Offshore Banking – Method of Operation
Offshore banks deal mostly with other financial institutions and transact wholesale business in currencies other than that of the country hosting the OFC. Offshore banking is carried out typically through offshore establishments that are offshore branches. Offshore branches are legally indistinguishable from parent banks onshore, which facilitate intra-branch transfers. Offshore activities may also take place through what are called parallel-owned banks. These are banks established in different jurisdictions having the same owner(s), but at the same time they are not subsidiaries.

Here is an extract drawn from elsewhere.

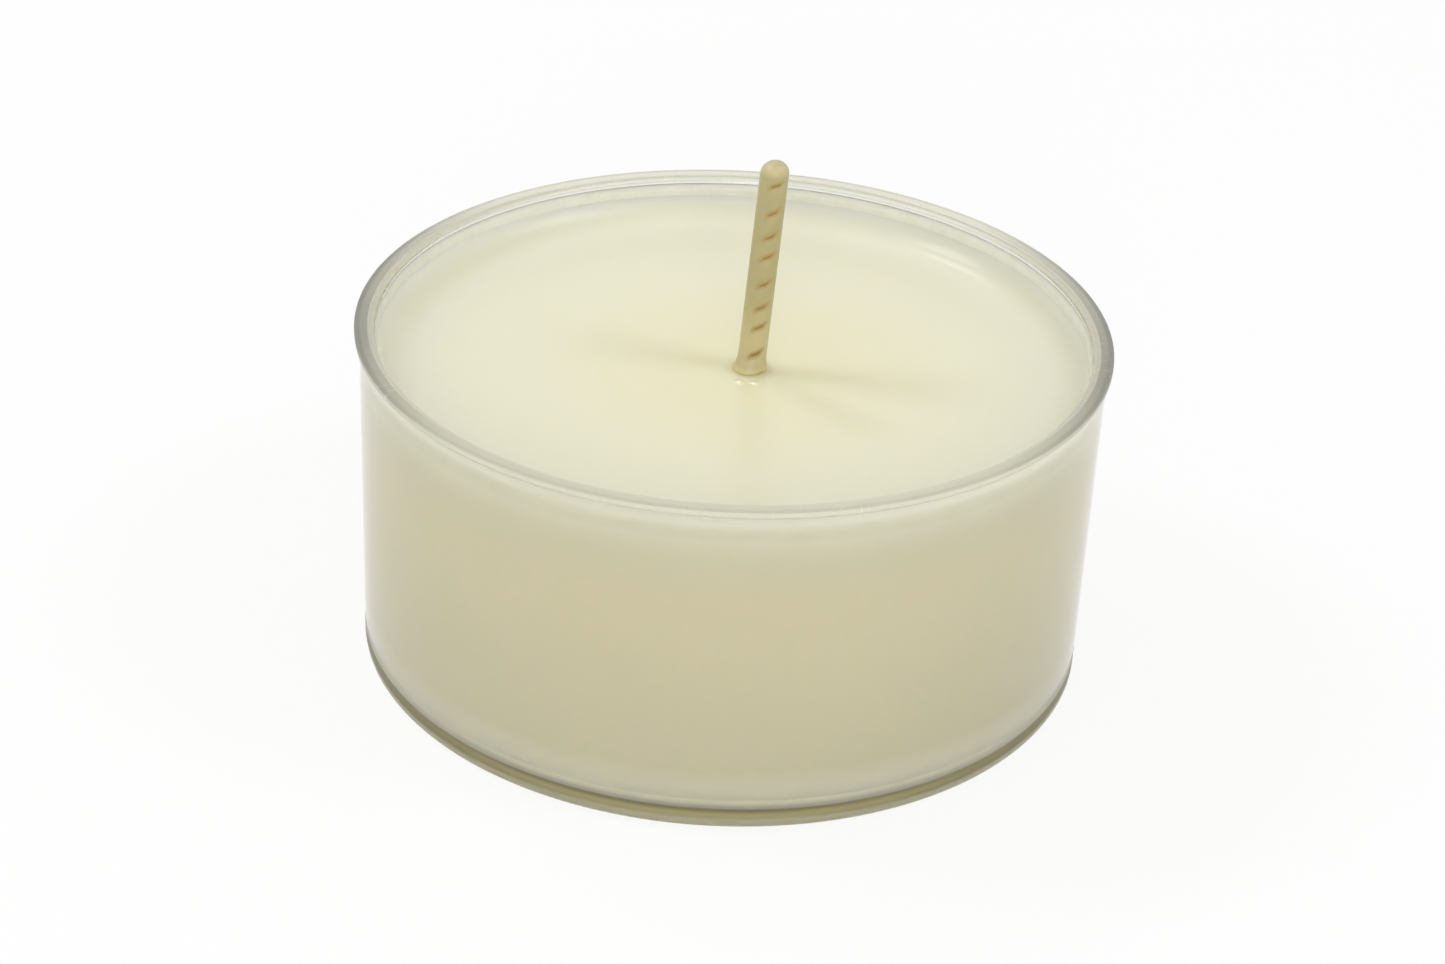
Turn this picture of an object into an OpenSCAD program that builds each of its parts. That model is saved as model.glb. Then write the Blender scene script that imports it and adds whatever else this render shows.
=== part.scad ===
// Tea light candle: ivory wax poured round a twisted cotton wick in a clear moulded cup.
// The origin is at the centre of the cup's base. +Z is up and the wick leans towards +X.

/* [Cup] */
// Outside diameter of the cup over its rim lip
rim_d = 38.5; // [34:0.5:44]
// Height of the cup
cup_h = 18.1; // [14:0.1:24]
// Thickness of the wall
wall_t = 0.8; // [0.6:0.05:1.2]
// Draft of the wall in degrees, inside and outside
wall_draft = 0.8; // [0.5:0.1:2]
// How far the rim lip stands out from the wall
lip_out = 0.25; // [0.15:0.05:0.35]
// Height of the rim lip, with its sloped underside
lip_h = 0.5; // [0.4:0.05:0.9]
// Radius of the rim's inner edge
rim_inner_r = 0.3; // [0.15:0.05:0.4]
// Radius of the rim's outer edge
rim_outer_r = 0.12; // [0.08:0.02:0.14]
// Thickness of the floor
floor_t = 0.75; // [0.6:0.05:1.2]
// Radius of the outer edge round the base
base_r = 0.6; // [0.4:0.1:0.9]
// Radius inside, between the wall and the floor
corner_r = 0.5; // [0.3:0.1:1]
// Height of the foot ring under the floor
foot_h = 0.3; // [0.2:0.05:0.5]
// Width of the foot ring's flat face
foot_w = 1.2; // [0.8:0.1:2]
// Diameter of the moulding gate's mark under the floor
gate_d = 1.8; // [1:0.1:3]
// How far the gate's mark stands out
gate_h = 0.12; // [0.06:0.02:0.18]

/* [Wax] */
// Depth of the wax's flat surface below the rim
fill_drop = 2.4; // [2:0.1:4]
// How far the wax climbs the cup's wall
meniscus_h = 1.35; // [0.6:0.05:1.5]
// Distance from the wall in which that climb falls to a third
meniscus_w = 0.8; // [0.4:0.1:1.2]
// How far the wax climbs the wick
collar_h = 0.4; // [0.2:0.05:0.8]
// Distance from the wick in which that climb falls to a third
collar_w = 0.28; // [0.15:0.01:0.5]

/* [Wick] */
// Diameter of the wick over its strands
wick_d = 1.45; // [1:0.05:2.4]
// Height of the wick's tip above the wax
wick_free = 11.6; // [6:0.1:16]
// Lean of the wick from upright, in degrees
wick_lean = 3.55; // [0:0.05:6]
// Number of strands that are laid together
strands = 3; // [2:1:4]
// Height in which a strand goes once round
wick_lay = 3.95; // [3:0.05:8]
// Angle of the first groove at the wick's foot, in degrees from +X
lay_start = 30; // [0:5:360]
// Depth of the grooves between the strands
groove_depth = 0.13; // [0.05:0.01:0.25]
// Height of the waxed tip's rounding
tip_r = 0.65; // [0.3:0.05:1]

/* [Sustainer] */
// Diameter of the steel tab that holds the wick's foot
tab_d = 12.5; // [10:0.5:20]
// Thickness of the tab's sheet
tab_t = 0.25; // [0.2:0.05:0.4]
// Height of the tab's crimped neck over the cup's floor
neck_h = 3; // [2:0.1:6]
// Radius of the drawn bend between the tab and its neck
draw_r = 0.5; // [0.3:0.05:0.8]
// Gap between the wick and the neck's bore
crimp_gap = 0.02; // [0.01:0.01:0.05]
// Depth of the two flats that the crimping jaws leave on the neck
crimp_flat = 0.08; // [0.04:0.01:0.12]

/* [Hidden] */

ROUND_FN = 160;
ARC_STEPS = 6;
CURVE_STEPS = 12;
CURVE_REACH = 4;
WICK_SIDES = 24;
RINGS_PER_LAY = 16;
TIP_RINGS = 5;
LIP_SLOPE = 45;
OVERLAP = 0.2;

rim_r = rim_d / 2;
lip_z = cup_h - lip_h;
floor_z = foot_h + floor_t;
wax_z = cup_h - fill_drop;
contact_z = wax_z + meniscus_h;
wick_r = wick_d / 2;
wick_h = wax_z + wick_free - floor_z;
lean_x = tan(wick_lean);
neck_r = wick_r + crimp_gap + tab_t;
crimp_z = 2 * draw_r;
crimp_h = neck_h - tab_t - crimp_z - draw_r;
foot_r = outer_r(base_r) - base_r;

// Outside and inside radius of the drafted wall at a height
function outer_r(z) = rim_r - lip_out - (lip_z - z) * tan(wall_draft);
function inner_r(z) = outer_r(z) - wall_t;

// Points of an arc round a centre, from one angle to the other
function arc(centre, r, from, to) =
    [for (i = [0 : ARC_STEPS])
        let (a = from + (to - from) * i / ARC_STEPS)
        centre + r * [cos(a), sin(a)]];

// A liquid's climb at a distance d from what it wets: it falls off to nothing at CURVE_REACH widths
function climb(h, w, d) = h * (exp(-d / w) - exp(-CURVE_REACH)) / (1 - exp(-CURVE_REACH));

// Distances from the wetted face, closer together near it
function curve_steps(w) = [for (i = [0 : CURVE_STEPS]) CURVE_REACH * w * pow(i / CURVE_STEPS, 1.6)];

// The same points from the last to the first
function reversed(points) = [for (i = [len(points) - 1 : -1 : 0]) points[i]];

// The rounding between the cup's floor and wall, which the cup and the wax share
function inside_corner() =
    arc([inner_r(floor_z + corner_r) - corner_r, floor_z + corner_r], corner_r, -90, 0);

// Half section of the cup, from the gate's mark round the outside and back along the inside
function cup_outline() = concat(
    [[0, foot_h - gate_h], [gate_d / 2, foot_h - gate_h], [gate_d / 2, foot_h]],
    [[foot_r - foot_w - foot_h, foot_h], [foot_r - foot_w, 0]],
    arc([foot_r, base_r], base_r, -90, 0),
    [[outer_r(lip_z), lip_z], [rim_r, lip_z + lip_out / tan(LIP_SLOPE)]],
    arc([rim_r - rim_outer_r, cup_h - rim_outer_r], rim_outer_r, 0, 90),
    arc([inner_r(cup_h - rim_inner_r) + rim_inner_r, cup_h - rim_inner_r], rim_inner_r, 90, 180),
    reversed(inside_corner()),
    [[0, floor_z]]);

// Half section of the poured wax: the cup's inside with a meniscus at the wall
function wax_outline() = concat(
    [[0, floor_z]],
    inside_corner(),
    [for (d = curve_steps(meniscus_w))
        [inner_r(contact_z) - d, wax_z + climb(meniscus_h, meniscus_w, d)]],
    [[0, wax_z]]);

// Half section of the small rise of wax round the wick, from its own axis at the wax's surface
function collar_outline() = concat(
    [[0, -OVERLAP]],
    [[wick_r + CURVE_REACH * collar_w, -OVERLAP]],
    reversed([for (d = curve_steps(collar_w)) [wick_r + d, climb(collar_h, collar_w, d)]]),
    [[0, collar_h]]);

// Radius of the laid strands at an angle from the first groove: crests at wick_r, grooves between them
function strand_r(a) = wick_r - groove_depth * pow(1 - abs(sin(strands * a / 2)), 2);

// Heights of the wick's rings: even along the body, then round the tip
function wick_rings() =
    let (body_h = wick_h - tip_r, n = ceil(body_h * RINGS_PER_LAY / wick_lay))
    concat(
        [for (i = [0 : n]) [body_h * i / n, 1]],
        [for (k = [1 : TIP_RINGS])
            let (a = 90 * k / (TIP_RINGS + 1))
            [body_h + tip_r * sin(a), cos(a)]]);

module cup() {
    color([0.93, 0.94, 0.92, 0.35])
    rotate_extrude($fn = ROUND_FN)
    polygon(cup_outline());
}

// The wick is one closed sweep: each ring turns with the lay and shifts with the lean.
module wick() {
    rings = wick_rings();
    last = len(rings) - 1;
    ring_points = [for (ring = rings) for (j = [0 : WICK_SIDES - 1])
        let (a = 360 * j / WICK_SIDES,
             turned = lay_start + a + 360 * ring[0] / wick_lay,
             r = ring[1] * strand_r(a))
        [lean_x * ring[0] + r * cos(turned), r * sin(turned), ring[0]]];
    tip = [lean_x * wick_h, 0, wick_h];
    foot_face = [[for (j = [0 : WICK_SIDES - 1]) j]];
    sides = [for (i = [0 : last - 1]) for (j = [0 : WICK_SIDES - 1])
        let (k = (j + 1) % WICK_SIDES, low = i * WICK_SIDES, high = low + WICK_SIDES)
        each [[low + j, high + j, high + k], [low + j, high + k, low + k]]];
    tip_faces = [for (j = [0 : WICK_SIDES - 1])
        [last * WICK_SIDES + j, len(ring_points), last * WICK_SIDES + (j + 1) % WICK_SIDES]];
    color([0.76, 0.72, 0.54])
    translate([0, 0, floor_z])
    polyhedron(points = concat(ring_points, [tip]), faces = concat(foot_face, sides, tip_faces));
}

// The outside of the tab, with its neck solid: a disc, the drawn bend and the crimped neck
module sustainer_body() {
    translate([0, 0, floor_z]) {
        rotate_extrude($fn = ROUND_FN)
        polygon(concat(
            [[0, 0], [tab_d / 2, 0], [tab_d / 2, tab_t]],
            reversed(arc([neck_r + draw_r, tab_t + draw_r], draw_r, 180, 270)),
            [[0, tab_t + draw_r]]));
        rotate([0, wick_lean, 0])
        translate([0, 0, tab_t])
        difference() {
            cylinder(r = neck_r, h = neck_h - tab_t, $fn = ROUND_FN);
            for (side = [0, 180])
                rotate([0, 0, side])
                translate([-neck_r, neck_r - crimp_flat, crimp_z])
                cube([2 * neck_r, neck_r, crimp_h]);
        }
    }
}

module wick_sustainer() {
    color([0.72, 0.72, 0.70])
    difference() {
        sustainer_body();
        translate([0, 0, floor_z])
        rotate([0, wick_lean, 0])
        translate([0, 0, -neck_h])
        cylinder(r = wick_r + crimp_gap, h = 3 * neck_h, $fn = ROUND_FN);
    }
}

module wax_fill() {
    color([0.90, 0.88, 0.77])
    difference() {
        union() {
            rotate_extrude($fn = ROUND_FN)
            polygon(wax_outline());
            translate([lean_x * (wax_z - floor_z), 0, wax_z])
            rotate_extrude($fn = ROUND_FN)
            polygon(collar_outline());
        }
        sustainer_body();
        wick();
    }
}

cup();
wax_fill();
wick();
wick_sustainer();
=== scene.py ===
import math

import bpy
from mathutils import Matrix, Vector


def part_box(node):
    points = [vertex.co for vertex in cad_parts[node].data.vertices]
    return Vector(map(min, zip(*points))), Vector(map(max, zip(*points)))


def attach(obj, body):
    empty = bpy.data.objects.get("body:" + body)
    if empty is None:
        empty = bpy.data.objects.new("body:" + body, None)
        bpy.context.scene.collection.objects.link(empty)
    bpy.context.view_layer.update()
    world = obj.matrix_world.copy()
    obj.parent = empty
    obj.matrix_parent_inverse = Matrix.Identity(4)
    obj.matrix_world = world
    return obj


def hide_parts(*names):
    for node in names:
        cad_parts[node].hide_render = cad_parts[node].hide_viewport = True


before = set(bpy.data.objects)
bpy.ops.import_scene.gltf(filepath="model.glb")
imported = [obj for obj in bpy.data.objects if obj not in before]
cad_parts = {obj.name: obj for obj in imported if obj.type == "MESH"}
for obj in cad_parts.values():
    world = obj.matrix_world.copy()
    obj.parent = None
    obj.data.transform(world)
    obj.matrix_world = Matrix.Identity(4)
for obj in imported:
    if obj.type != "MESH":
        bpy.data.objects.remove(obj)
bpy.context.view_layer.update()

# Camera

# A normal portrait lens looks down on the candle from 29 degrees and 180 mm away.
# It is turned by 3 degrees, as the photograph is, and aims below the rim's centre and a little to its left.
MM = 0.001
RIM_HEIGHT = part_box("cup")[1].z
VIEW_DOWN = math.radians(29.1)
VIEW_TURN = math.radians(2.87)
VIEW_DISTANCE = 180 * MM
AIM_LEFT = 0.63 * MM
AIM_DOWN = 7.95 * MM
LENS = 88.3

ahead = Vector((0, math.cos(VIEW_DOWN), -math.sin(VIEW_DOWN)))
level_up = Vector((0, math.sin(VIEW_DOWN), math.cos(VIEW_DOWN)))
view_right = math.cos(VIEW_TURN) * Vector((1, 0, 0)) + math.sin(VIEW_TURN) * level_up
view_up = math.cos(VIEW_TURN) * level_up - math.sin(VIEW_TURN) * Vector((1, 0, 0))
rim_centre = Vector((0, 0, RIM_HEIGHT))
stand_point = rim_centre - AIM_LEFT * view_right - AIM_DOWN * view_up - VIEW_DISTANCE * ahead

camera = bpy.data.objects.new("camera", bpy.data.cameras.new("camera"))
camera.matrix_world = Matrix((
    (view_right.x, view_up.x, -ahead.x, stand_point.x),
    (view_right.y, view_up.y, -ahead.y, stand_point.y),
    (view_right.z, view_up.z, -ahead.z, stand_point.z),
    (0, 0, 0, 1)))
camera.data.lens = LENS
camera.data.sensor_width = 36
camera.data.clip_start = 0.01
camera.data.clip_end = 10
bpy.context.scene.collection.objects.link(camera)
bpy.context.scene.camera = camera
bpy.context.scene.view_settings.view_transform = "Standard"

# Studio

# A white light tent on a pale table, with a soft box at each side, one in front and a small lamp behind.
# The tent is brighter at its walls than at its roof. What the eye meets directly, in a mirror or through the
# clear cup is plain white.
WALLS_LEVEL = 1.23
ROOF_LEVEL = 0.3
TABLE_SIZE = 2.0
TABLE_GAP = 0.02 * MM
TABLE_WHITE_SHARE = 0.86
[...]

Offshore banks are mainly engaged in three types of transactions; Foreign currency loans and deposits, the underwriting of bonds, and Over the Counter (OTC) trading in derivatives for risk management and speculative purposes. Foreign currency transactions form the bulk of offshore banking operations. They include transactions between banks and original depositors, between banks and ultimate borrowers, and between banks themselves on the inter bank market. Underwriting of bonds floated in international capital markets is also a significant part of offshore banking activities.
Offshore Financial Centers in Developed Countries and Emerging Economies
In the developed countries, OFCs appear to be losing their attractiveness and appeal for financial institutions, which are operating in liquid, increasingly competitive and well-regulated financial markets. With competition under prudential supervision and capital account convertibility being increasingly adopted, the distinction between onshore and offshore banking is progressively disappearing in industrialized countries.
In Asia, offshore interbank markets developed after 1968 when Singapore launched the Asian Dollar Market (ADM) and introduced the Asian Currency Units (ACUs) and Japan established the Japanese Offshore Market (JOM). The ADM was an alternative to London Eurodollar market for the investment of oil surpluses from Indonesia and Malaysia and ACUs enabled local banks to engage in international transactions under a favorable tax and regulatory environment.